In his book Inventing the Individual, Larry Seidentop shows how our concepts of human rights and freedom of belief are a Christian construct, and that they form the very basis of modern liberal thought. By emphasizing individual responsibility and justification by faith as a personal choice, Christianity asserted the equality of individuals, subverting the stratified society of the time. This eventually formed the underpinning crucial to the concept of human rights that we enjoy today.

But the politically correct seem more open to non-western thought (anything but Christianity), deconstructing the basis of the society that puts a premium on individual rights and liberty – while actually opening the gates to terror. We are literally cutting off the branch we’re sitting on.
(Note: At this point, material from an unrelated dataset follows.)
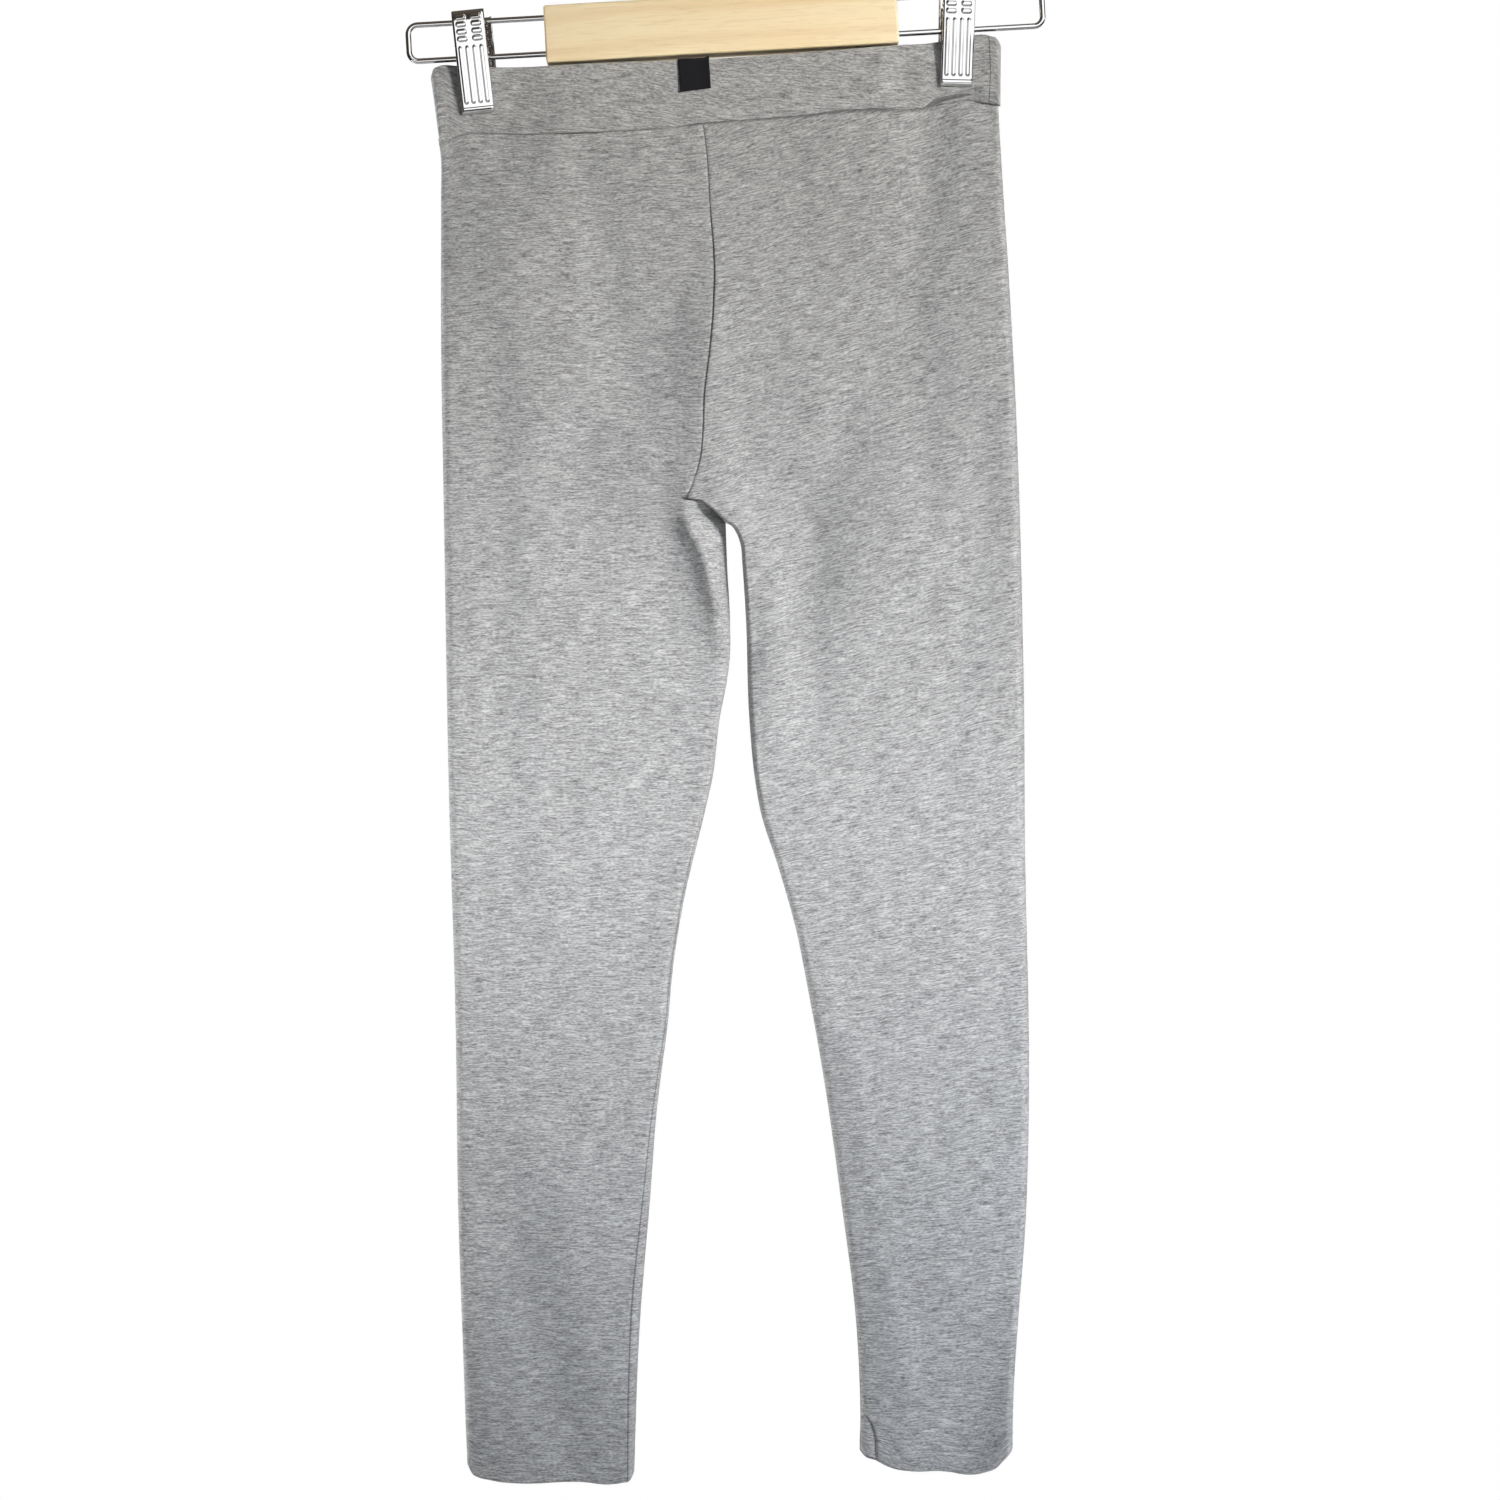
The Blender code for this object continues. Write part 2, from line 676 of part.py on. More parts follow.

The real enemy is relativism and the moral ambiguity that results; we now have no articulated worldview from which to resist. It’s easier to be pushed to extremes. And ISIS wants that; to polarize, to create a “them vs us” mentality. In fact, it’s not much of a stretch to suggest the atrocity of their acts is calculated to do so: the worse, the better. And we react. We hate back. We vow revenge. And we play into their hands.

What’s the answer to terror? In the long run, society must embrace again that which created the freedoms we enjoy. Let the immigrants come: but don’t muzzle those who would share the Gospel of Christ in reasoned discourse. Let them be changed by a society that understands how we became free.